This warm-up will give students more work with algebraically manipulating an equation in two variables. Have students work on the two problems by themselves first and then turn and talk with their partner to compare their answers. When students are comparing answers encourage them to discuss how they determined the slope and y-intercept of each equation (MP3). As you are monitoring student discussions, listen for those that are making good justifications for their work. You can ask a pair of students to model their discussion for the class as a model of how a solid discussion will sound.
The purpose of this practice is to help students develop fluency around the three different techniques for graphing a linear equation (finding intercepts, plotting points that make the equation true, and putting the equation in slope-intercept form).
Depending on your class, you may want to work through the first question together as guided practice.
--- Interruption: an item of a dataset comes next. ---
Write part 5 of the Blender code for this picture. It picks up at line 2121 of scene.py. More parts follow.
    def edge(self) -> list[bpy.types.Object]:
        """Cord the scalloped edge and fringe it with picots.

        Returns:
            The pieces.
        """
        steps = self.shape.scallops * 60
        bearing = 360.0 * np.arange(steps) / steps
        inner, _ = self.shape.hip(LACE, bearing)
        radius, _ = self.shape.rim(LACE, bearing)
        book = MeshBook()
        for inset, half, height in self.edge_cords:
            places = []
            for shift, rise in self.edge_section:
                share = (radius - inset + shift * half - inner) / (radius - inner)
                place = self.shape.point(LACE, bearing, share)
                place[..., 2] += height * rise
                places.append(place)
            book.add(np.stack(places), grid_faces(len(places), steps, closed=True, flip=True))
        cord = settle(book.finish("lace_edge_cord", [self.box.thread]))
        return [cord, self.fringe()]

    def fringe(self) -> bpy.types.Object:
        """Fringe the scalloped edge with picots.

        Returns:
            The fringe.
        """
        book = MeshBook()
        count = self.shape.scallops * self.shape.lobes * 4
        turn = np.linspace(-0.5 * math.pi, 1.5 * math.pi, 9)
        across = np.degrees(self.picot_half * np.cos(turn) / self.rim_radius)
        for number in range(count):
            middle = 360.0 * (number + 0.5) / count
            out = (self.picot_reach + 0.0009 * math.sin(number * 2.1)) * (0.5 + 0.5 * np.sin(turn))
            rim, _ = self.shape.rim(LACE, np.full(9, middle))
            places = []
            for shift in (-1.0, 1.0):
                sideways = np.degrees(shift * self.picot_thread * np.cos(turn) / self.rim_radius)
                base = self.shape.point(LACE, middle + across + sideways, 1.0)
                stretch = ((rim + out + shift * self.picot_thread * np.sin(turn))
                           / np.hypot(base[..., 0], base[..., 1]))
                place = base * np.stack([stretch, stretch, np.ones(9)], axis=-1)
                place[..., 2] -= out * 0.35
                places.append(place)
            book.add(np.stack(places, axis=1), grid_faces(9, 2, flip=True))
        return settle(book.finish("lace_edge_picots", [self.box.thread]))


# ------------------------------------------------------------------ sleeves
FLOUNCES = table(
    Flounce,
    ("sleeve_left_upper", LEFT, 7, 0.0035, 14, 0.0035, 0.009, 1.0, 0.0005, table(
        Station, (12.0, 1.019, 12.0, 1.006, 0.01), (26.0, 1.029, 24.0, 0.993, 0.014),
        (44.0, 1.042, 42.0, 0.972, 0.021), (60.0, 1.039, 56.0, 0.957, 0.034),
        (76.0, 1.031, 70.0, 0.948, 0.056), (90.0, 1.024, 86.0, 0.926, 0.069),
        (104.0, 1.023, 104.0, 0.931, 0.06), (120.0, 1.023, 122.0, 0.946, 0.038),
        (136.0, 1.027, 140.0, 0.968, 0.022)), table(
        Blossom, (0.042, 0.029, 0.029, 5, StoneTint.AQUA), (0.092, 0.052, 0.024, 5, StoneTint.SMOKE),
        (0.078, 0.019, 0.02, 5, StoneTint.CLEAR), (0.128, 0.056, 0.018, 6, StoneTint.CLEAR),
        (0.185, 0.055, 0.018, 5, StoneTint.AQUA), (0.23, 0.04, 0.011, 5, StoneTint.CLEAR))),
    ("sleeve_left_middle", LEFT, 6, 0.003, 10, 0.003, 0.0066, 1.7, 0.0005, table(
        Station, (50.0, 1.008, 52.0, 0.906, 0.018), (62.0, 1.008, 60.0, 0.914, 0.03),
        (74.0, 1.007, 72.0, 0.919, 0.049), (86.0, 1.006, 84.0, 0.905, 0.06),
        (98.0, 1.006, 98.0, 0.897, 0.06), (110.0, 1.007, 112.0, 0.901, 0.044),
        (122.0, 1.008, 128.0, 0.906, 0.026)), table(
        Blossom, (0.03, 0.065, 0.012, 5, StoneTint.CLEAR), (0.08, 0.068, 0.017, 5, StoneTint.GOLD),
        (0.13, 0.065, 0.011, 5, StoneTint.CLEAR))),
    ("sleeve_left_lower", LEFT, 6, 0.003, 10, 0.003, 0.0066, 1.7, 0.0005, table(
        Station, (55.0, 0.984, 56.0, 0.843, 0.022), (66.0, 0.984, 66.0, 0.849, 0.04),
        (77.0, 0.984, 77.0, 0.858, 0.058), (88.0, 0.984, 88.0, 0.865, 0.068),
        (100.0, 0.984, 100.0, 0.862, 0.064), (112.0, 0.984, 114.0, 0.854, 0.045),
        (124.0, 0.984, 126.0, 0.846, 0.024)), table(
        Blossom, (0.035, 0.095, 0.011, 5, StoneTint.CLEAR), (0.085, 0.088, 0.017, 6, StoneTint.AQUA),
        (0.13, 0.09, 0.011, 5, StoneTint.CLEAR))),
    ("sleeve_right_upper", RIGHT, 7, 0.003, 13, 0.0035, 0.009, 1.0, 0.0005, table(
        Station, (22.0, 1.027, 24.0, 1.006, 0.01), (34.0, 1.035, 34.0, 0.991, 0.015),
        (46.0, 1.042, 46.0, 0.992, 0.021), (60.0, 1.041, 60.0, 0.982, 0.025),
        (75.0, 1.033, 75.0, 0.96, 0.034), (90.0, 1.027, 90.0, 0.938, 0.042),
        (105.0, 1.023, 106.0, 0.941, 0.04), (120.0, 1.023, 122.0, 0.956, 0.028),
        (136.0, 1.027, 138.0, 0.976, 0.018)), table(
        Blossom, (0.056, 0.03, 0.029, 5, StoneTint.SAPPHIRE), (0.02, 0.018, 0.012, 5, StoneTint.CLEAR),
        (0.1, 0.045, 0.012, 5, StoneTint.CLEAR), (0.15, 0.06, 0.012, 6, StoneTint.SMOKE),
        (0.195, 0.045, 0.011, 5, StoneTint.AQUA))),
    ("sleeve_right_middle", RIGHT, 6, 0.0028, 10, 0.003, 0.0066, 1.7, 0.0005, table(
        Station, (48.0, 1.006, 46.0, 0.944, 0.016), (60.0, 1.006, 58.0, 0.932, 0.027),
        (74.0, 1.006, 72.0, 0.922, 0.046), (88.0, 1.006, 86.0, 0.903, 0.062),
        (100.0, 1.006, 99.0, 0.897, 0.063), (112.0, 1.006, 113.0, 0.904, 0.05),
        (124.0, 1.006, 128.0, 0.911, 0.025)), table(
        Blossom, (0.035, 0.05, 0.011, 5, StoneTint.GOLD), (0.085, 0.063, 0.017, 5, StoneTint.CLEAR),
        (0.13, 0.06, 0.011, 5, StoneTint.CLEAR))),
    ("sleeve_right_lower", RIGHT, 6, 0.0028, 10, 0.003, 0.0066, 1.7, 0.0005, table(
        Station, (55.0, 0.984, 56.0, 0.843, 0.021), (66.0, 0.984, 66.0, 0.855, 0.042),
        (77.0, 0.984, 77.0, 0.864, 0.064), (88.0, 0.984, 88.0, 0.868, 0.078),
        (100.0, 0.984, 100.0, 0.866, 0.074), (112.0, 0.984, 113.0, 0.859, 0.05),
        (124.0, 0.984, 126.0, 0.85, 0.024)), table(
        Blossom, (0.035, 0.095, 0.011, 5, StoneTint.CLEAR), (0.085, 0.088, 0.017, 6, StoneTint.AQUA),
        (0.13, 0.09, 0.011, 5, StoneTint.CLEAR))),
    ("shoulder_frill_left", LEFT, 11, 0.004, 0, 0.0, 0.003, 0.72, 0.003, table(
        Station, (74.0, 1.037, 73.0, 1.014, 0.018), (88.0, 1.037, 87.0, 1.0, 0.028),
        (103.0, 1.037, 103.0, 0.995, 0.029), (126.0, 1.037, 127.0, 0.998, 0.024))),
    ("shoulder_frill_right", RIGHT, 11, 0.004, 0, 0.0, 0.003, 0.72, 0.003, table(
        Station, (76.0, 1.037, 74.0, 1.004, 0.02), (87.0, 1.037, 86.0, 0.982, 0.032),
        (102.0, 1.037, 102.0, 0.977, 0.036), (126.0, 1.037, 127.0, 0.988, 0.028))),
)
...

In either case, as students are working, ask them to pay attention to which technique seems to work best for each equation (MP7). Students will notice that one technique may work better than another based on the structure of the equation. The equations were also chosen so that one technique will appear to be more advantageous on certain questions.
In each question, the students will be graphing the same equation three times. The advantage to this type of practice is that students have a built-in check for each question. Since students will be graphing the same linear equation, if one graph looks different from the others students know that they need to check their work for correctness (MP6).
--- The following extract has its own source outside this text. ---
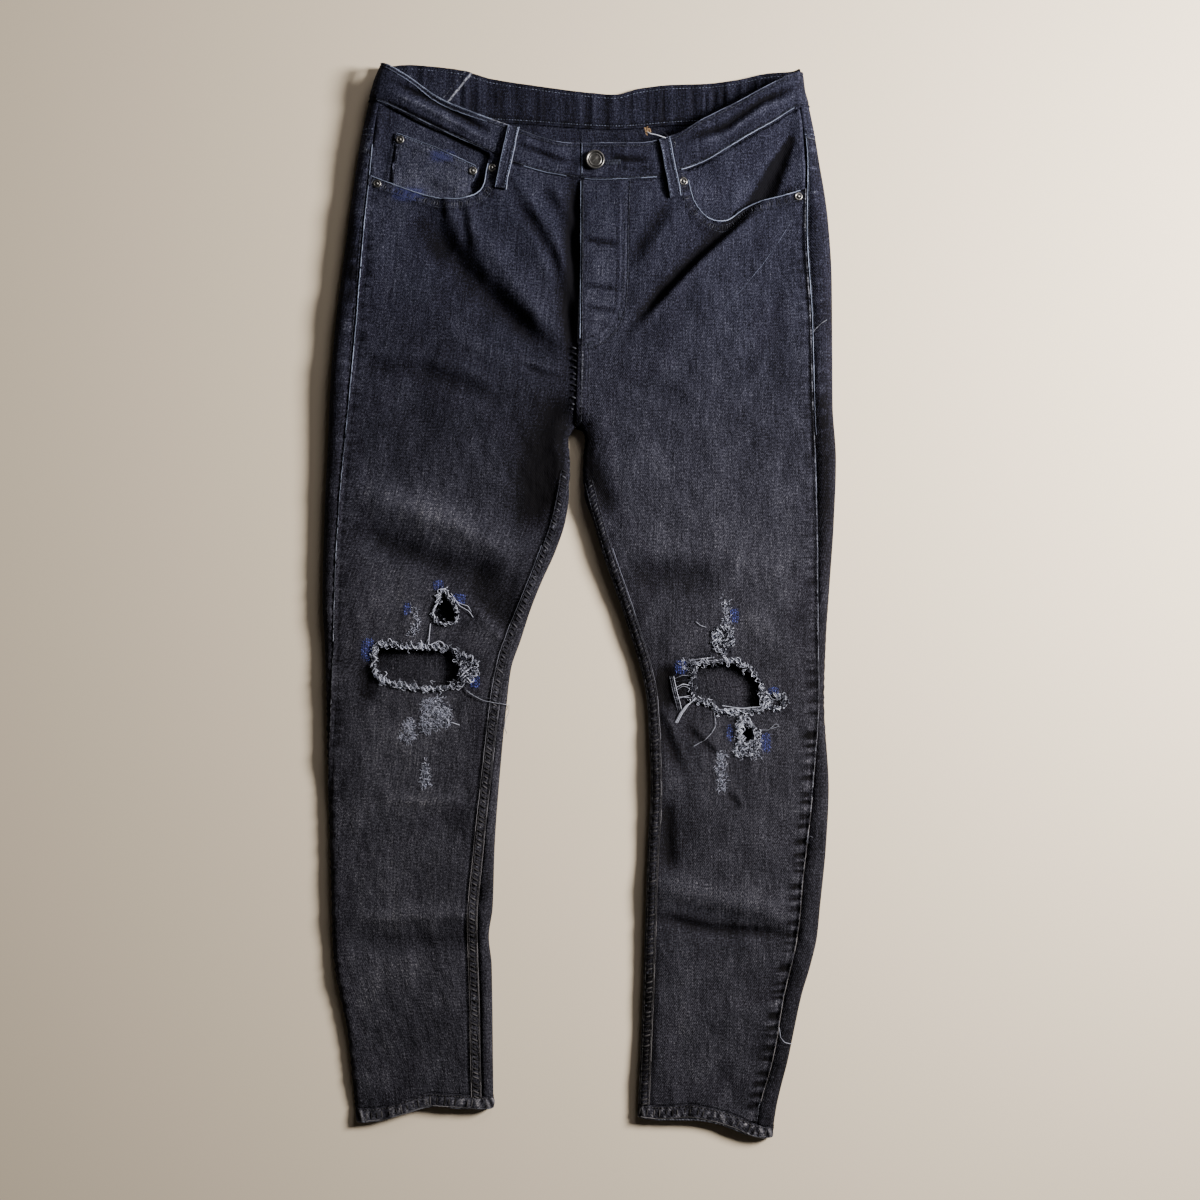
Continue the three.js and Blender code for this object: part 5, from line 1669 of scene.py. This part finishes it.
def on_back_band(x, y, lift):
    share = np.clip((y - curve(BACK_SEAM)(x)) / 43, 0, 1)
    thick = BAND + 0.9 * np.sin(np.pi * share) + 1.3 * smooth(flap_at(x, y) / 1.6)
    return np.stack([x, y, SEAT_LIFT + thick + np.asarray(lift)], -1)


inner_rows = [
    stitch_row(across(BACK_TOP, -196, 222, -4.2), pitch=3.4, lift=0.0),
    stitch_row(across(BACK_SEAM, -150, 200, 3.6), pitch=2.9, lift=-0.1),
]
inner_yoke_rows = [stitch_row(across(BACK_SEAM, -150, 180, -2.4), pitch=2.9)]
stitches("back_band_stitching", inner_rows, DIM_THREAD, 0.34, on_back_band)


def on_inner_yoke(x, y, lift):
    return np.stack([x, y, np.full(x.shape, SEAT_LIFT + CLOTH + 0.2)], -1)


inner_yoke_rows += [stitch_row([(x, 484), (x, 440)], pitch=2.9) for x in (-3.0, 3.0)]
stitches("inner_yoke_stitching", inner_yoke_rows, SEAM_THREAD, 0.36, on_inner_yoke)

back_rows = []
for rise in (-2.5, -8.0):
    back_rows.append(stitch_row([(-206, 474 + rise), (0, 418 + rise), (206, 470 + rise)]))
for side in (2.5, 8.0):
    back_rows.append(stitch_row([(side, 414), (side, 210)]))
stitches("back_stitching", back_rows, SEAM_THREAD, 0.36, under)
pocket_rows = []
for shape in (BACK_POCKET, mirrored):
    points = np.array(shape, float)
    middle = points.mean(0)
    for inset in (0.955, 0.87):
        ring_line = (middle + (points - middle) * inset).tolist()
        pocket_rows.append(stitch_row(ring_line + ring_line[:1]))
for outline in BACK_LOOPS.values():
    a, b, c, d = [np.array(p, float) for p in outline]
    for t in (0.2, 0.8):
        pocket_rows.append(stitch_row([tuple(mix(a, b, t)), tuple(mix(d, c, t))]))
stitches("back_pocket_stitching", pocket_rows, SEAM_THREAD, 0.3, on_pocket)

worn_rows = [
    stitch_row(across(FRONT_TOP, -200, -90, -1.0), pitch=2.2, lift=BAND_PROUD + 0.1),
    stitch_row(offset(COIN_TOP, -1.2), pitch=2.4, lift=-1.3),
]
loop_rows = []
for low, high, width in [((-79.5, 422), (-66, 480), 12.5), ((98, 413), (86.5, 468), 12.0)]:
    for moved in (-0.36, 0.36):
        shifted = offset([low, high], moved * width)
        loop_rows.append(stitch_row(shifted, pitch=2.7, lift=BAND_PROUD + 4.9))
stitches("worn_stitching", worn_rows + loop_rows, WORN_THREAD, 0.36)


def worn_edge(line, lift, seed, steps=14):
    """A rubbed, rolled edge in short lengths, as paths."""
    points, along = resample(line, 1.2)
    uneven = np.random.default_rng(seed)
    pieces = []
    for start in range(0, len(points) - steps, steps - 2):
        part = slice(start, start + steps)
        plan = points[part] + left_of(along[part]) * uneven.normal(0, 0.12, steps)[:, None]
        pieces.append(place(plan[:, 0], plan[:, 1], lift + uneven.normal(0, 0.1, steps)))
    return np.array(pieces)


def rubbed(name, radius, material, sides, lines):
    """One piece of rubbed edges, each given by its line, lift and seed."""
    paths = [worn_edge(line, lift, seed) for line, lift, seed in lines]
    tubes(name, np.concatenate(paths), radius, material, sides=sides, tapered=False)


rubbed("rubbed_mouths", 0.52, WORN_EDGE, 6, [
    (soften(rounded(offset(MOUTH_RIGHT, -0.4), 2.0), 14), 1.0, 1),
    (soften(rounded(offset(MOUTH_LEFT, 0.4), 2.0), 14), 0.8, 2),
])
rubbed("rubbed_edges", 0.42, WORN_EDGE, 6, [
    (FLY_EDGE, 1.4, 5),
    (across(FRONT_TOP, -204, -78, -0.2), BAND_PROUD + 0.3, 4),
    (across(FRONT_SEAM, 104, 222, 1.4), BAND_PROUD + 0.5, 17),
])
rubbed("rubbed_coin_edge", 0.4, WORN_THREAD, 6, [(COIN_TOP, -0.5, 3)])
rubbed("rubbed_side_seams", 0.36, WORN_THREAD, 5, [
    (across(FRONT_SEAM, -56, -6, 1.4), BAND_PROUD + 0.6, 19),
    (across(FRONT_SEAM, 6, 80, 1.4), BAND_PROUD + 0.6, 20),
    (seam_of(-1, RIGHT_OUTSEAM, -40, 474), 0.9, 6),
    (seam_of(1, LEFT_OUTSEAM, -512, -190), 0.95, 7),
    (offset(seam_of(1, LEFT_OUTSEAM, 170, 474), -1.6), 0.8, 8),
    (across(FRONT_TOP, -196, -90, -4.4), BAND_PROUD + 0.7, 15),
    ([(3, 466), (3, 431)], BAND_PROUD + 0.6, 16),
])
# How a loop's edge arches: share of its length, height over the waistband.
ARCH = [(0.0, 2.1), (0.06, 3.4), (0.12, 4.8), (0.88, 4.8), (0.94, 3.4), (1.0, 2.1)]
loop_lines = []
for (low, high, _, _), reaches in zip(FRONT_LOOPS.values(), [(5.7, -5.5), (5.5, -5.3)]):
    for reach in reaches:
        edge_line = offset([low, high], -reach)
        stations = [mix(edge_line[0], edge_line[-1], share) for share, _ in ARCH]
        loop_lines.append(loose_thread(stations, [BAND_PROUD + height for _, height in ARCH]))
tubes("rubbed_loops", np.concatenate(loop_lines), 0.42, WORN_THREAD, tapered=False)
rubbed("rubbed_hip_seams", 0.44, WORN_EDGE, 5, [
    (seam_of(-1, RIGHT_OUTSEAM, 205, 474), 1.0, 28),
    (offset(seam_of(1, LEFT_OUTSEAM, 225, 474), -1.6), 0.9, 29),
])
SCRATCH = [(218, 391), (203, 366), (186, 342), (163, 315), (140, 291)]
tubes("scratch", worn_edge(SCRATCH, 0.12, 22), 0.17, DIM_THREAD)
rubbed("rubbed_inseams", 0.3, DIM_THREAD, 4, [
    (across(FRONT_TOP, -78, -6, -0.6), BAND_PROUD + 0.3, 23),
    (across(FRONT_TOP, 6, 100, -0.6), BAND_PROUD + 0.3, 24),
    ([(-102, 442), (-105, 434), (-109, 425)], -0.9, 25),
    (across(HEM_RIGHT_TOP, -219, -96, -12.5), 1.1, 26),
    (across(HEM_LEFT_TOP, 64, 192, -12.5), 1.1, 27),
    (across(FRONT_SEAM, -204, -90, 1.4), BAND_PROUD + 0.5, 18),
    (across(FRONT_TOP, 110, 222, -0.6), BAND_PROUD + 0.3, 21),
    (offset(seam_of(-1, RIGHT_INSEAM, -508, -90), 0.8), 1.15, 9),
    (offset(seam_of(-1, RIGHT_INSEAM, -508, 60), 10.6), 1.1, 10),
    (offset(seam_of(1, LEFT_INSEAM, -515, 60), -0.9), 1.15, 11),
    (offset(seam_of(1, LEFT_INSEAM, -515, 60), -10.4), 1.05, 12),
    (seam_of(-1, RIGHT_OUTSEAM, -300, -40), 0.7, 13),
    (seam_of(1, LEFT_OUTSEAM, -190, 170), 0.7, 14),
])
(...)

In this ticket out the door students will be evaluating an equation to determine which graphing technique will be most advantageous (MP1 & MP2). Students will need to justify their choice through a written explanation (MP3). In this ticket out, it is expected that many students will choose either intercepts or point-plotting. However, an argument could be made for any of the three techniques. The idea is that students have an opportunity to choose a technique and use mathematical language to justify their choice.